─── Recorded information

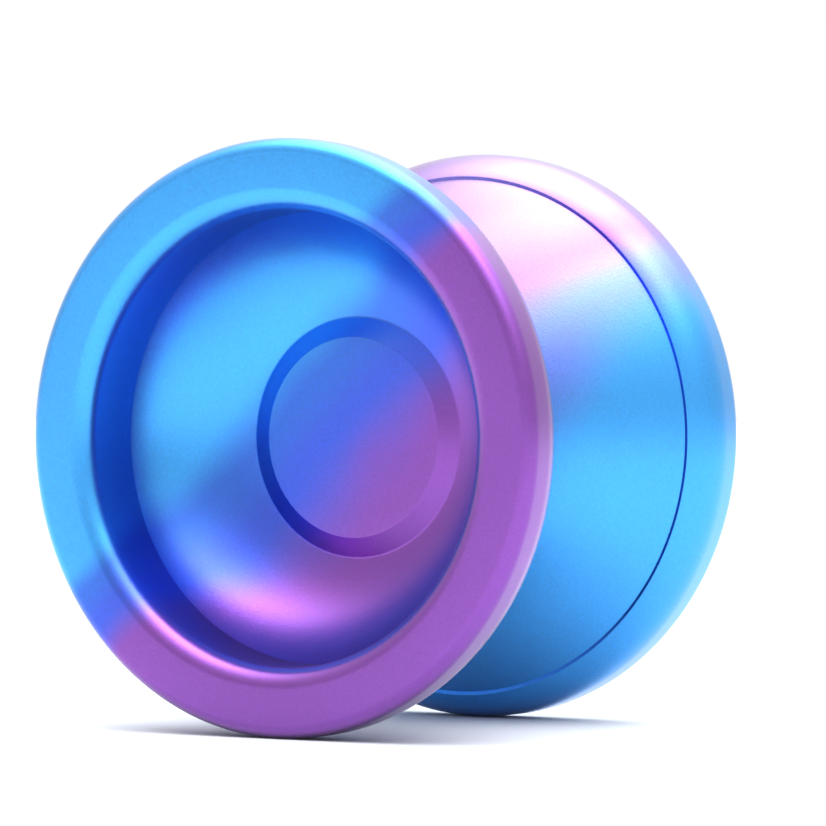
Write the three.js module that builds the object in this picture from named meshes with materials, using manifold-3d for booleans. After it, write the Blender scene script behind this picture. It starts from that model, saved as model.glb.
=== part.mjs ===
// A metal unresponsive yo-yo: two turned aluminium halves screwed onto one set-screw axle,
// with a shielded ten-ball bearing (the 6.35 x 12.7 x 4.76 mm size) and two silicone pads
// between them. Millimetres, +Z up. The axle lies along Y and the origin is the yo-yo's centre.
// "height" below always means the distance from the mid-plane between the halves.
import * as THREE from 'three';
import { mergeVertices } from 'three/addons/utils/BufferGeometryUtils.js';
import Module from 'manifold-3d';

// ---- driving dimensions ----
const OUTER_RADIUS = 28;
const FACE_HEIGHT = 20.1;

// rim of a half
const RIM_FILLET = 1.35;
const SHOULDER_HEIGHT = 17.2;
const SHOULDER_RADIAL = 5.56;
const SHOULDER_AXIAL = 4.7;

// fine step where the string wall meets the rim shoulder, which stands proud of the wall
const STEP_HEIGHT = 13.38;
const STEP_WIDTH = 0.32;
const STEP_RISE = 0.12;

// outer cup and hub
const LIP_RADIUS = 23.4;
const LIP_FILLET = 2;
const CREASE = [LIP_RADIUS - LIP_FILLET, 12.6];
const VALLEY = [11.54, 5.45];
const FLOOR_CURVE = 13.5;
const HUB_EDGE = [9.58, 6.27];

// bearing seat, response groove and thread of a half
const WALL_FOOT = [9.75, 2.25];
const WALL_CURVE = 58.5;
const LAND_HEIGHT = 2.15;
const PAD_GROOVE = { inner: 7.15, outer: 9.5, floor: 3.35 };
const SEAT_RADIUS = 6.75;
const SEAT_FLOOR = 2.6;
const RACE_STOP = { radius: 4.05, height: 2.4 };
const POST = { radius: 3.1, end: 0.1 };
const THREAD_HOLE = { radius: 2.08, depth: 5.15 };

// silicone response pad
const PAD = { inner: 7.2, outer: 9.45, front: 2.35, back: 3.3 };

// M4 set screw
const AXLE = { radius: 2, halfLength: 5, chamfer: 0.4 };
const SOCKET = { acrossFlats: 2, depth: 2.2 };

// bearing
const BEARING = { bore: 3.175, outer: 6.35, halfWidth: 2.38, chamfer: 0.15 };
const BALL_COUNT = 10;
const BALL_RADIUS = 0.79375;
const PITCH_RADIUS = (BEARING.bore + BEARING.outer) / 2;
const RACEWAY_RADIUS = BALL_RADIUS + 0.06;
const INNER_LAND = 4.2;
const OUTER_LAND = 5.3;
const CAGE = { inner: 4.4, outer: 5.12, back: -1.3, front: 0.4, pocket: 0.88 };
const SHIELD_SEAT = { radius: 5.8, height: 1.93 };
const SHIELD = { inner: 4.36, outer: 5.7, back: 1.96, front: 2.1 };
const CLIP = { inner: 5.4, outer: 5.72, back: 2.14, thickness: 0.2, gapAngle: 0.5 };

// roundness: facets around each kind of turned piece
const HALF_FACETS = 48;
const SMALL_FACETS = 36;

const wasm = await Module();
wasm.setup();

// ---- materials ----
function metal(color, roughness) {
  return new THREE.MeshStandardMaterial({ color, roughness, metalness: 1 });
}

const anodisedBlue = metal(0x3a8fe6, 0.38);
const anodisedViolet = metal(0x8a55c8, 0.38);
const raceSteel = metal(0xb9bcc0, 0.25);
const ballSteel = metal(0xd6d8db, 0.08);
const cageSteel = metal(0xa9a294, 0.4);
const shieldSteel = metal(0xc6c8ca, 0.3);
const axleSteel = metal(0x3b3b3e, 0.5);
const silicone = new THREE.MeshStandardMaterial({ color: 0xf2f2ee, roughness: 0.7, metalness: 0 });

// ---- geometry helpers ----
function named(geometry, name, material) {
  const mesh = new THREE.Mesh(geometry, material);
  mesh.name = name;
  return mesh;
}

// Revolves [radius, y] corners around Y. The section runs from axis to axis, or it is a ring's
// section and closes on itself. The flats of the polygon, not its corners, touch the true
// radii, and one flat faces each of +Z, -Z, +X and -X.
function revolve(corners, facets) {
  const widen = 1 / Math.cos(Math.PI / facets);
  const section = corners.map(([radius, y]) => new THREE.Vector2(radius * widen, y));
  if (THREE.ShapeUtils.area(section) < 0) section.reverse();
  if (section[0].x > 0) section.push(section[0].clone());
  return new THREE.LatheGeometry(section, facets, Math.PI / facets);
}

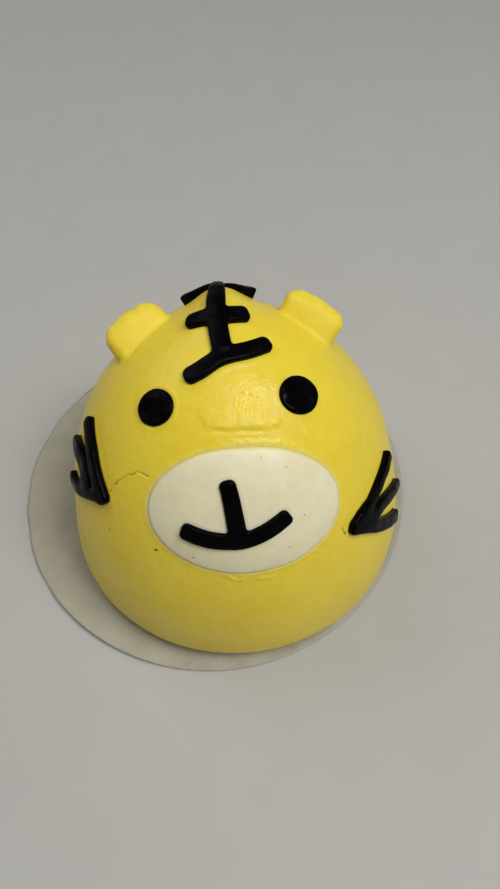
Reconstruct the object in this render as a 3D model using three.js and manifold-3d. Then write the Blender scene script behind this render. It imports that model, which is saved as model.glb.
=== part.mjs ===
// A steamed bun made as a tiger's face, on the round paper it was steamed on.
// Millimetres, +Z up. The face looks towards -Y, and the origin is the middle of the paper, on the table.
import * as THREE from 'three';
import { mergeVertices } from 'three/addons/utils/BufferGeometryUtils.js';
import Module from 'manifold-3d';

const wasm = await Module();
wasm.setup();

// Clearance kept between pieces that touch.
const GAP = 0.3;

// The paper: flat under the bun, its rim curling up a little where nothing holds it down.
const PAPER = {
  radius: 54.5,
  thickness: 0.4,
  rings: [42, 47, 51],
  curl: 1.1,
  leastCurl: 0.1,
  ripples: [
    { count: 2, phase: 0.6, height: 0.7 },
    { count: 5, phase: 0, height: 0.35 },
  ],
  segments: 48,
};

// The bun's axis stands off the middle of the paper.
const BUN_SHIFT = { x: 6.2, y: -7.9 };

// The bun: widest at the waist, a tall dome above it and a tucked-in foot below.
const BUN = {
  radius: 44,
  top: 70,
  waist: 8,
  base: PAPER.thickness + GAP,
  tuck: 9.5,
  upperPower: 1.9,
  lowerPower: 3,
  segments: 60,
  rows: 21,
  footRows: 4,
};

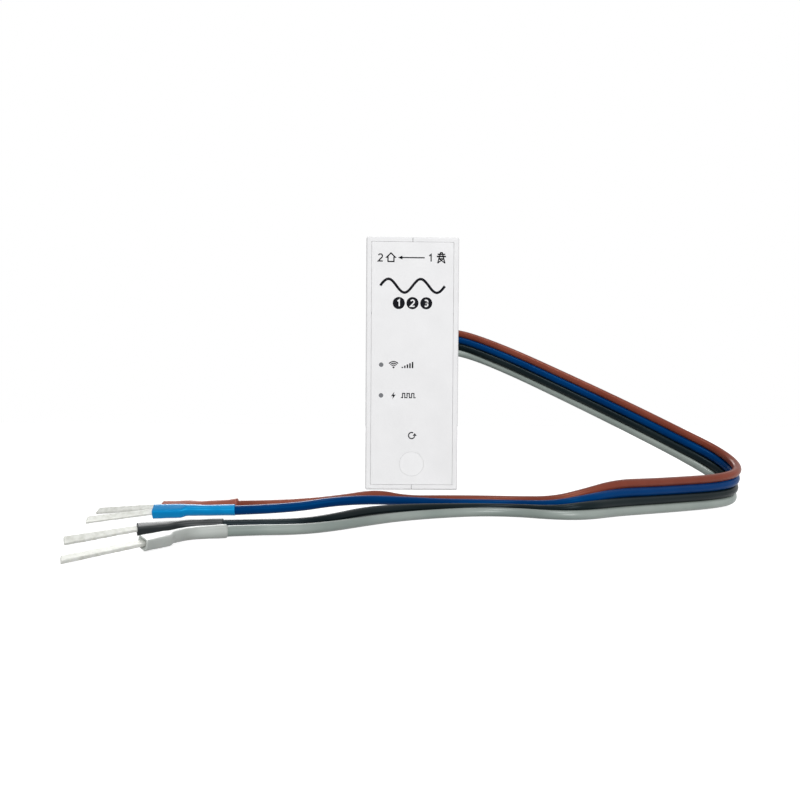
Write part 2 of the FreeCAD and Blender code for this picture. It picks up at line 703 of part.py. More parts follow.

──────

Given problem: From the very first line of the data through the line with "const HUB_EDGE = [9.58, 6.27];" in it, please reproduce each line exactly and output nothing more.

Task response:
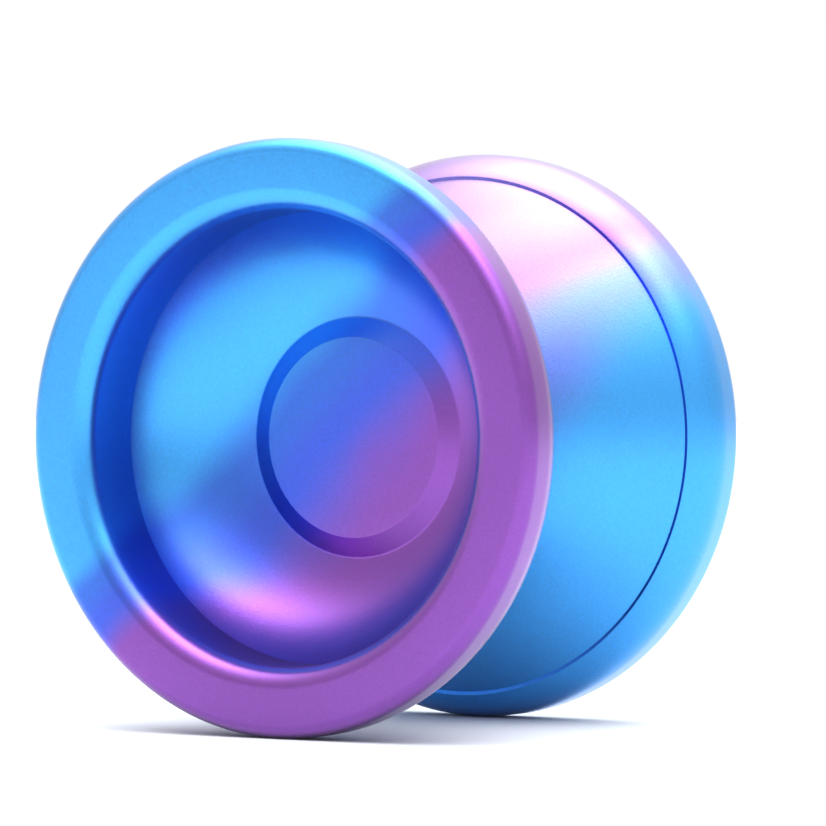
Write the three.js module that builds the object in this picture from named meshes with materials, using manifold-3d for booleans. After it, write the Blender scene script behind this picture. It starts from that model, saved as model.glb.
=== part.mjs ===
// A metal unresponsive yo-yo: two turned aluminium halves screwed onto one set-screw axle,
// with a shielded ten-ball bearing (the 6.35 x 12.7 x 4.76 mm size) and two silicone pads
// between them. Millimetres, +Z up. The axle lies along Y and the origin is the yo-yo's centre.
// "height" below always means the distance from the mid-plane between the halves.
import * as THREE from 'three';
import { mergeVertices } from 'three/addons/utils/BufferGeometryUtils.js';
import Module from 'manifold-3d';

// ---- driving dimensions ----
const OUTER_RADIUS = 28;
const FACE_HEIGHT = 20.1;

// rim of a half
const RIM_FILLET = 1.35;
const SHOULDER_HEIGHT = 17.2;
const SHOULDER_RADIAL = 5.56;
const SHOULDER_AXIAL = 4.7;

// fine step where the string wall meets the rim shoulder, which stands proud of the wall
const STEP_HEIGHT = 13.38;
const STEP_WIDTH = 0.32;
const STEP_RISE = 0.12;

// outer cup and hub
const LIP_RADIUS = 23.4;
const LIP_FILLET = 2;
const CREASE = [LIP_RADIUS - LIP_FILLET, 12.6];
const VALLEY = [11.54, 5.45];
const FLOOR_CURVE = 13.5;
const HUB_EDGE = [9.58, 6.27];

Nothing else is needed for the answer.